[Data for processing]:
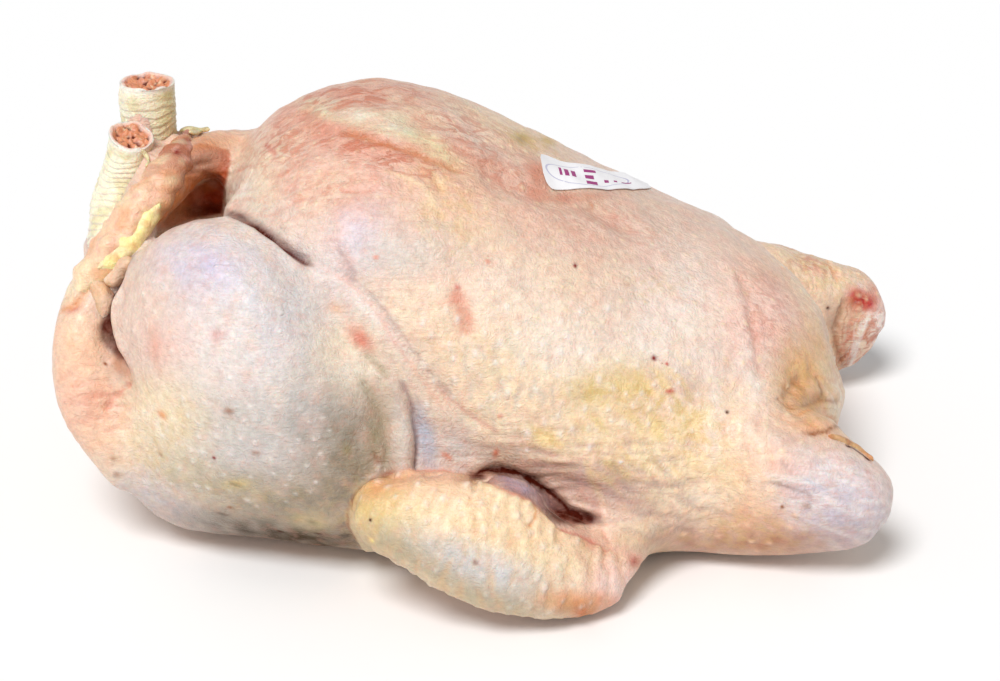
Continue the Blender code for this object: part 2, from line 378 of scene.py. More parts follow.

* * *

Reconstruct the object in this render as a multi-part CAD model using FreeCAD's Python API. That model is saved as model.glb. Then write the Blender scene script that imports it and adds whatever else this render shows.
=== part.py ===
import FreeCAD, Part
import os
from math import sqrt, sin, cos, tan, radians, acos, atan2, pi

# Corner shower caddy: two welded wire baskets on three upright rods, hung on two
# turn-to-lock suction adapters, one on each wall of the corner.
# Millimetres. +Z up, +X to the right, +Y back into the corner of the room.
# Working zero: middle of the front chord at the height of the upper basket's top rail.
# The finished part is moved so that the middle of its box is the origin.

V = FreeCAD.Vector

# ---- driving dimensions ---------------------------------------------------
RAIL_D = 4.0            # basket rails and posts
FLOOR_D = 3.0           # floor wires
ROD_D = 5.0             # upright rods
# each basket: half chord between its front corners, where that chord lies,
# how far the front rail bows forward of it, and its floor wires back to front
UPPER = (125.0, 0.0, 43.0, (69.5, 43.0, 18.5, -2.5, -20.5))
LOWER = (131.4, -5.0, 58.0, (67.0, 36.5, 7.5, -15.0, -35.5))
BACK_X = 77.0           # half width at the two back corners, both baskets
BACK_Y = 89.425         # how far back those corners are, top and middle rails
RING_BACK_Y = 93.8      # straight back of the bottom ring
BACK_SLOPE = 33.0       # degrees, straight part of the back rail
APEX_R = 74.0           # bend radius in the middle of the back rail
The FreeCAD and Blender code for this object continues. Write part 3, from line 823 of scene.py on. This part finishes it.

[Task description]:
Of the entries listed above, reproduce only the lines starting at the line containing "Reconstruct the object" and ending at the line containing "The FreeCAD and". Include both, exactly as they stand.

[Solution]:
Reconstruct the object in this render as a multi-part CAD model using FreeCAD's Python API. That model is saved as model.glb. Then write the Blender scene script that imports it and adds whatever else this render shows.
=== part.py ===
import FreeCAD, Part
import os
from math import sqrt, sin, cos, tan, radians, acos, atan2, pi

# Corner shower caddy: two welded wire baskets on three upright rods, hung on two
# turn-to-lock suction adapters, one on each wall of the corner.
# Millimetres. +Z up, +X to the right, +Y back into the corner of the room.
# Working zero: middle of the front chord at the height of the upper basket's top rail.
# The finished part is moved so that the middle of its box is the origin.

V = FreeCAD.Vector

# ---- driving dimensions ---------------------------------------------------
RAIL_D = 4.0            # basket rails and posts
FLOOR_D = 3.0           # floor wires
ROD_D = 5.0             # upright rods
# each basket: half chord between its front corners, where that chord lies,
# how far the front rail bows forward of it, and its floor wires back to front
UPPER = (125.0, 0.0, 43.0, (69.5, 43.0, 18.5, -2.5, -20.5))
LOWER = (131.4, -5.0, 58.0, (67.0, 36.5, 7.5, -15.0, -35.5))
BACK_X = 77.0           # half width at the two back corners, both baskets
BACK_Y = 89.425         # how far back those corners are, top and middle rails
RING_BACK_Y = 93.8      # straight back of the bottom ring
BACK_SLOPE = 33.0       # degrees, straight part of the back rail
APEX_R = 74.0           # bend radius in the middle of the back rail
The FreeCAD and Blender code for this object continues. Write part 3, from line 823 of scene.py on. This part finishes it.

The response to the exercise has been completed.